Practical Exercise: Capture network traffic using Wireshark, detect anomalies, and document evidence in a network investigation report.
Mobile forensics deals with recovering data from smartphones, tablets, and IoT devices. Data types include call logs, messages, app databases, GPS logs, and cloud backups.
Ensuring data integrity and legal admissibility requires specialized tools like Cellebrite, MOBILedit, and Oxygen Forensic Detective.
Key Concepts: Logical vs physical acquisition, SIM card analysis, app artifact recovery, cloud synchronization.
Practical Exercise: Extract and analyze messages, contacts, and media files from a test mobile device, documenting all steps.
Cloud forensics examines data stored across cloud platforms like AWS, Azure, or Google Cloud. Challenges include distributed storage, multi-tenant environments, and jurisdictional boundaries.
Investigators rely on API access, log analysis, snapshot captures, and cooperation with service providers to obtain evidence.

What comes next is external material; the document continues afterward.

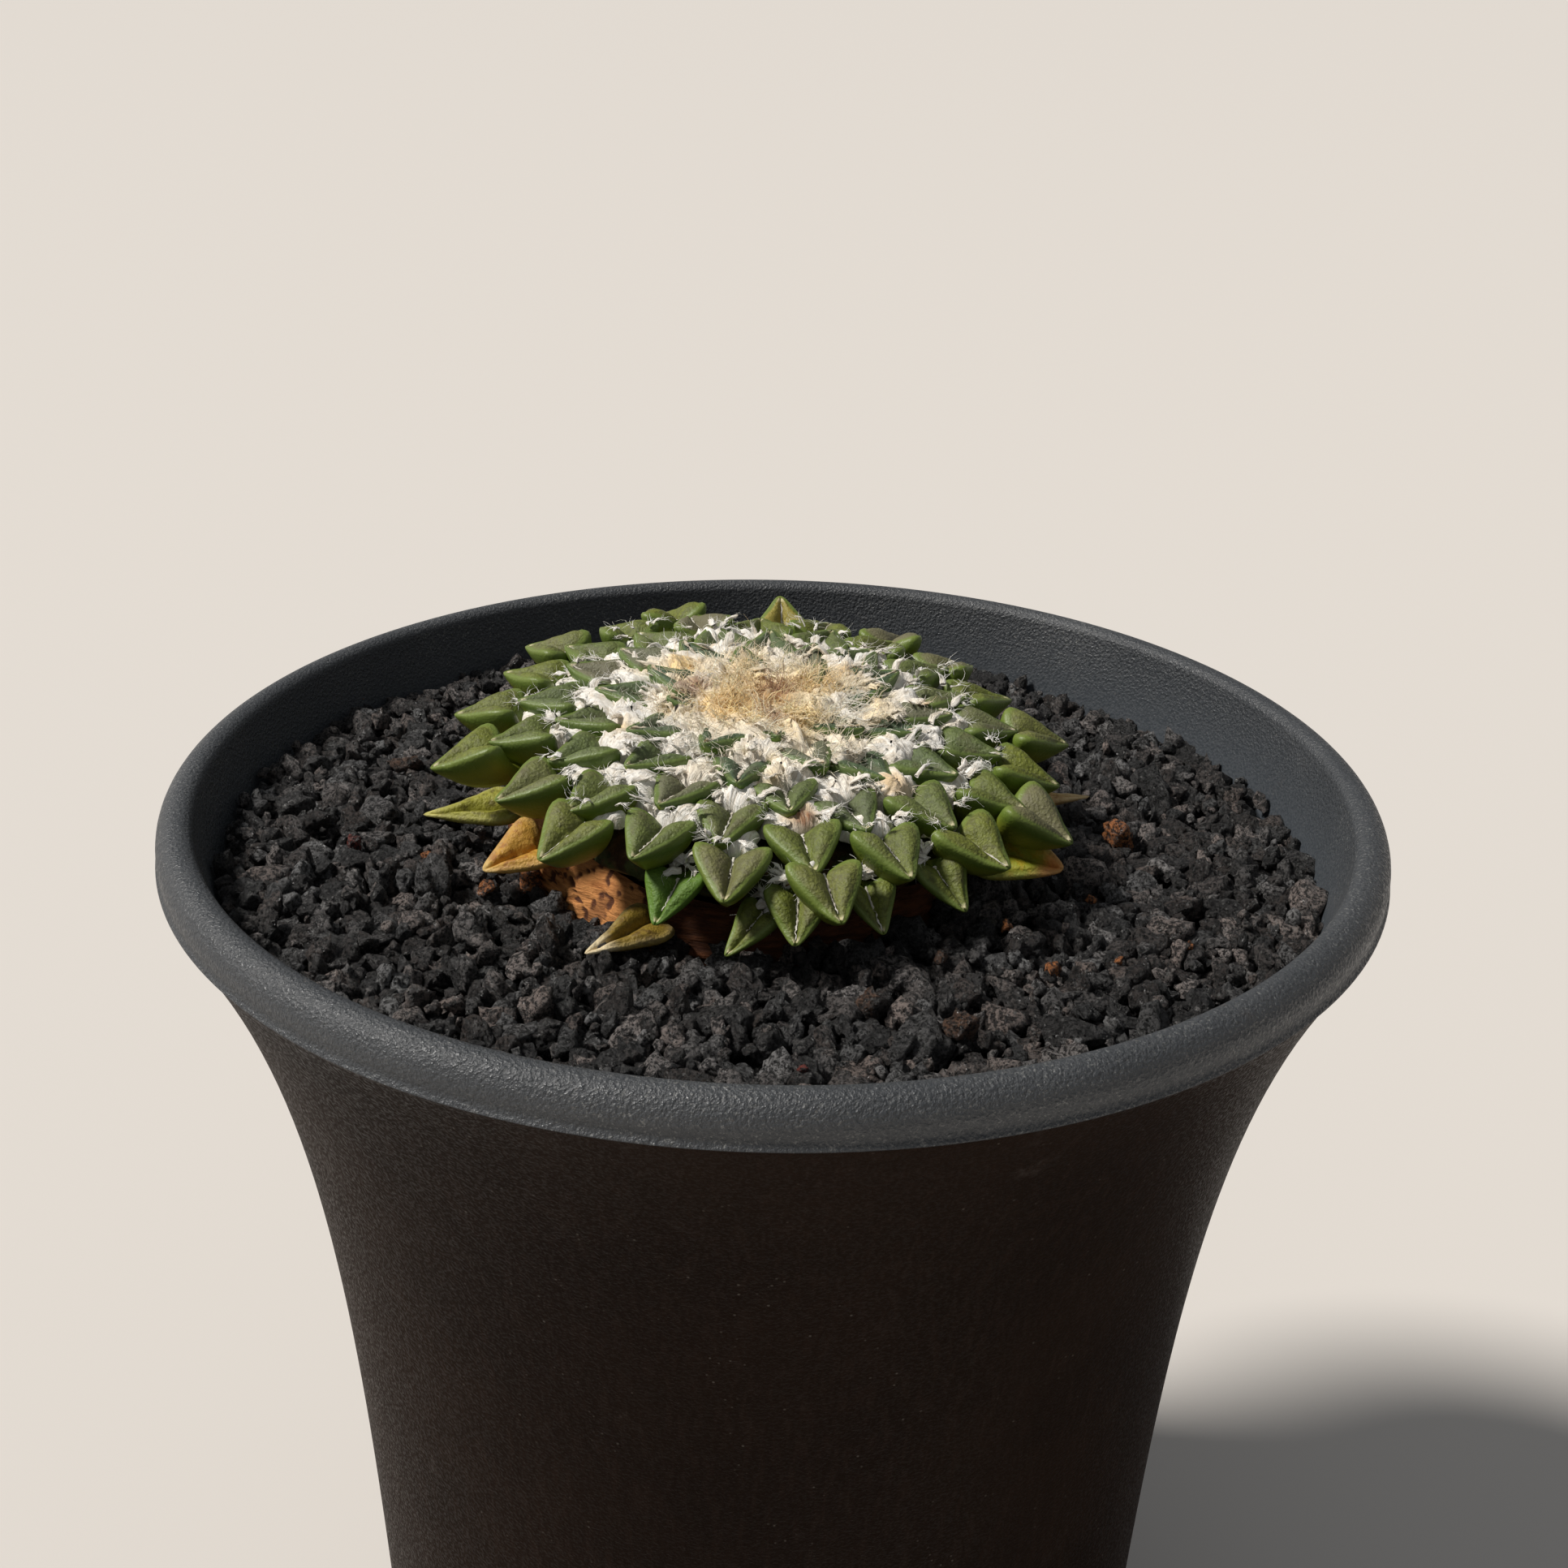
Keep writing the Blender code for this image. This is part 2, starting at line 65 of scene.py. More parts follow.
# Pot, as in the model
RIM_TOP = 108.0
RIM_RADIUS = 52.5
RIM_INNER_RADIUS = 49.45
RIM_INNER_DROP = 1.0
BEAD_CROWN_RADIUS = 50.6
BEAD_SHOULDER_DROP = 2.1
PARTING_DROP = 3.4
WALL_RADIUS = 40.33
WALL_TAPER = 0.0207
FLARE = 12.13
FLARE_LENGTH = 22.76
WALL_THICKNESS = 2.0
LIP_DEPTH = 9.4
FOOT_HEIGHT = 3.0
FOOT_WIDTH = 3.6
FOOT_CHAMFER = 0.8
FLOOR_THICKNESS = 2.5
DRAIN_SLOTS = 6
DRAIN_WIDTH = 3.0
DRAIN_LENGTH = 11.0
DRAIN_RADIUS = 24.0

# Fine form of the pot: the parting line, out from the wall and up from the parting, and the mesh's steps
PARTING_LINE = ((-0.08, -0.34), (0.10, -0.20), (0.20, -0.06), (0.16, 0.08), (0.04, 0.20))
PARTING_CLEARANCE = 0.9
FOOT_CLEARANCE = 1.5
POT_SIDES = 224
OUTER_ROWS = 44
INNER_ROWS = 14
SHARP_EDGE = math.radians(40)

# Grit surface, as in the model
GRIT_LEVEL = RIM_TOP - 6.2
GRIT_SLOPE_X = -0.028
GRIT_SLOPE_Y = -0.012
GRIT_HOLLOW = 1.0
GRIT_BANK = 0.9
GRIT_HOLLOW_AZIMUTH = math.radians(238)
GRIT_HOLLOW_SHARPNESS = 3
NEAR_RADIUS = 23.0
FAR_RADIUS = 33.0

# Bed, stones and crumbs: how many are tried, their radii, and how high they lie against the grit's surface
BED_START = 17.0
BED_DEPTH = 2.3
BED_ROUGHNESS = 0.55
BED_ROWS = 50
BED_SIDES = 200
STONES_TRIED = 1500
STONE_SPREAD = (0.10, 0.27)
STONE_LIMITS = (0.72, 2.3)
STONE_LEVEL = (-0.9, 0.35)
STONE_SINK = 0.60
STONE_CLOSENESS = 0.62
STONE_TRIES = 16
STONE_CLEARANCE = 21.5
CRUMBS_TRIED = 2400
CRUMB_LIMITS = (0.36, 0.85)
CRUMB_LEVEL = (-1.9, 0.1)
CRUMB_CLEARANCE = 21.8
ODD_LEVEL = 0.35
ODD_SINK = 0.1

# Form of a stone of radius one: planes that cut it, its furthest reach, its lumps, and how it is stretched
STONE_CUTS = 8
CUT_DISTANCES = (0.42, 0.88)
CUT_REACH = 1.12
STONE_LUMPS = 0.6
STONE_STRETCH = (0.72, 1.45)

# Fineness, seed and roughness of the three kinds of stone
STONE_KIND = (92, 102, 0.50)
CRUMB_KIND = (38, 103, 0.38)
ODD_KIND = (118, 104, 0.34)

# Greys of the lava, and how a warm stone differs in red, green and blue
LAVA_DARKEST = 0.044
LAVA_RANGE = 0.280
LAVA_RARITY = 2.6
LAVA_WARMTH = np.array((0.30, 0.04, -0.08))

# Rusty, reddish and brown grains that catch the eye: x, y, radius, and their colour
RUSTY = (0.62, 0.23, 0.075)
REDDISH = (0.26, 0.050, 0.035)
BROWN = (0.150, 0.085, 0.055)
ODD_GRAINS = (
    (-20.3, -11.4, 1.0, RUSTY), (-23.7, -14.3, 0.65, RUSTY), (30.7, 0.2, 1.25, RUSTY),
    (26.6, -12.5, 0.55, RUSTY), (27.4, -22.3, 0.45, RUSTY), (21.8, -24.5, 0.95, RUSTY),
    (18.9, -18.2, 0.45, RUSTY), (33.5, -19.5, 0.55, RUSTY), (31.6, 38.0, 0.7, RUSTY),
    (-42.0, 24.9, 0.45, RUSTY), (-29.6, -9.4, 0.5, RUSTY), (13.3, -23.2, 0.6, BROWN),
    (2.3, -40.2, 0.5, REDDISH), (-36.0, -8.0, 0.7, REDDISH), (7.3, -30.2, 1.2, BROWN),
    (13.7, -33.8, 1.3, BROWN), (-34.6, 8.8, 1.2, BROWN),
)

# Plant, as in the model
PLANT_X = -1.3
PLANT_Y = 0.5
LEAN_FRONT = math.radians(4.6)
LEAN_RIGHT = math.radians(2.9)
ROOT_PROFILE = ((-2.9, 19.6), (-4.2, 21.4), (-6.4, 22.4), (-9.0, 21.8), (-14.0, 19.0), (-22.0, 15.0),
                (-34.0, 9.0), (-46.0, 3.6), (-52.0, 1.2))
TUBERCLES = 68
HIDDEN_TUBERCLES = 5.0
DIVERGENCE = math.radians(137.24)
FIRST_AZIMUTH = math.radians(276.1)
SPREAD_POWER = 0.505
TIP_RADIUS = 29.2
CROWN_TIP_HEIGHT = 7.2
TIP_FALL = 6.0
CORE_PROFILE = ((-2.6, 19.8), (-1.0, 21.4), (0.8, 20.0), (2.2, 15.0), (3.6, 8.0), (4.2, 1.0))
SPROUT_SEED = 5
TIP_SHIFT = 0.25
AZIMUTH_SHIFT = 0.02
SLOPE_SHIFT = 2.0
CROWN_SLOPE = 26.0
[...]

Key Concepts: Virtualized environments, access logs, snapshots, legal compliance, cloud-native artifacts.
Practical Exercise: Analyze activity logs of a sample cloud account, detect unauthorized access, and compile a report.
Forensic investigators must comply with laws, privacy regulations, and ethical standards. Mishandling evidence can invalidate investigations or lead to legal penalties.
Knowledge of GDPR, HIPAA, Cybercrime Acts, and national cyber laws is essential for ethical and lawful practice.
Key Concepts: Evidence admissibility, privacy protection, ethical decision-making, reporting obligations.
Practical Exercise: Review a hypothetical case and identify potential legal and ethical breaches in evidence handling.
Incident response includes identifying, containing, eradicating, and recovering from cyber attacks. Effective response minimizes damage and preserves evidence.
It involves coordination between IT teams, forensic experts, and management to document and report incidents.
Key Concepts: Incident lifecycle, containment strategies, evidence preservation, post-mortem analysis.
Practical Exercise: Simulate a malware attack in a lab, follow response steps, document findings, and propose improvements.
Documentation ensures that the investigation is clear, repeatable, and legally admissible. Reports should include methodology, findings, evidence details, and tool usage.
Clear, factual, and concise reporting strengthens the credibility of forensic investigations in legal proceedings.
Key Concepts: Evidence cataloging, timeline creation, report structuring, technical writing.
Practical Exercise: Create a detailed forensic report from a simulated case, including screenshots, recovered files, and conclusions.